Marc Nozell / CC BY 2.0

Hillary Clinton on Monday will propose major new federal government spending to help undergrads pay tuition at public colleges without needing loans. With Americans owing a staggering $1.2 trillion in student loan debt, and about 8 million of them in default, the plan reflects a Democratic push to reverse years of state cuts to higher education.

Vox explains the proposed measures:

The problem Clinton wants to solve: states spend less per student than they used to

Democrats, including Elizabeth Warren, Bernie Sanders, and now Clinton, have called for the federal government to either force states to spend more on higher education, or to kick in additional federal funds to help states lower tuition or stop it from increasing. The goal is to ensure that students have the option of attending a public, in-state, four-year college with minimal debt — which was commonplace in the 1970s and 1980s but is increasingly rare now.

Clinton wants to ‘bend the cost curve’ in higher education

A goal of Clinton’s plan, according to a senior policy adviser in an interview Sunday, is to “bend the cost curve.” That means lowering the cost of actually providing the education, not just shifting who pays for it.

Creating a state grant program aimed at lowering tuition at public universities is the centerpiece of Clinton’s proposal. Clinton is calling for spending roughly $175 billion over 10 years on grants to states to lower tuition.

In order to qualify for the money, colleges would have to promise to set tuition rates so that students can afford them without taking out loans. It doesn’t promise that students will graduate debt-free — room and board and other living expenses often cost more than tuition at state universities.

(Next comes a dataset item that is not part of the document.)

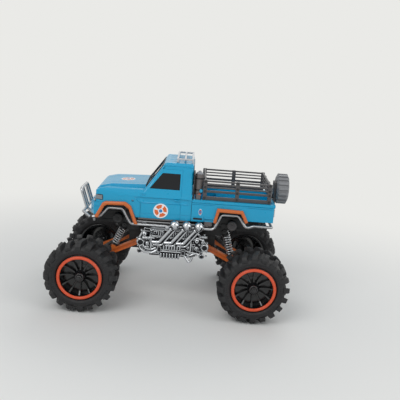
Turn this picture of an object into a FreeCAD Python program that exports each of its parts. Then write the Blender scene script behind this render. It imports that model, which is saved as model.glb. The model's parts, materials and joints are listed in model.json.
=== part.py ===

Clinton wants to push colleges to increase graduation rates

Clinton’s plan also calls for colleges to improve their graduation rates — something the Obama administration has pushed colleges to do, so far without great success.

In 2009, Obama called for the US to again have the world’s highest proportion of young adults with a college degree by 2020. At the time, the US was ranked 12th. There have been small improvements — the nation is now tied for 11th — but there’s almost no chance the US will achieve the goal. (South Korea leads the world with a 67 percent college graduation rate, compared to 44 percent in the US.)

Clinton wouldn’t set a graduation rate cutoff for colleges to participate in the new grant to lower tuition program, but colleges would be required to demonstrate how they’re going to improve their graduation rates, the senior policy adviser said.

“We expect a commitment from colleges to do a better job,” the adviser said, and increasing completion rates is “a core component” of that.

Colleges would be held accountable in other ways. Clinton’s plan endorses risk-sharing — the idea that colleges should be liable for part of the costs to the federal government if students default on their loans — which has gotten bipartisan support in Congress.

Clinton would lower student loan interest rates — including for existing borrowers

Clinton is calling for setting the interest rate on student loans “so that the government never profits” — which the campaign said would cut the interest rate on student loans nearly in half. (Whether the government actually profits on student loans, and how much, is the subject of a fierce and partisan accounting battle, but the Congressional Budget Office has projected the federal government will make $127 billion over the next 10 years, mostly on graduate students.)

Clinton also wants people who have student loans to be able to refinance them, lowering their payments. Student loan interest rates are now tied to interest rates in the broader economy, and they’re currently low relative to where they were in previous years. A few private banks and finance companies let students refinance, but Clinton has proposed a more widespread effort to extend those lower interest rates to all borrowers.

Finally, Clinton is calling for a major change to how student loans are paid back: she wants all borrowers to repay their loans based on their discretionary income. Payments would vary as borrowers’ incomes change, and any remaining balance would be forgiven after 20 years of payments.

Clinton would continue many Obama higher ed policies

She would continue pushing for more transparency around student debt and post-graduation salaries at individual colleges to allow students to “shop around” — something Obama has emphasized. She would continue to enforce the gainful employment rule, which judges for-profit colleges and vocational programs based on their graduates’ debt and incomes after graduation. And her plans suggest that graduation rates would remain an important focus.

The idea that Clinton would continue Obama’s education policy isn’t as obvious as it might seem. The rest of the Democratic Party, including prominent voices on higher education such as Sen. Elizabeth Warren, haven’t been as enthusiastic on some of Obama’s ideas. Education Secretary Arne Duncan has said he’s concerned that the conversation about debt-free college, proposed most notably by Bernie Sanders, hasn’t focused enough on graduation rates.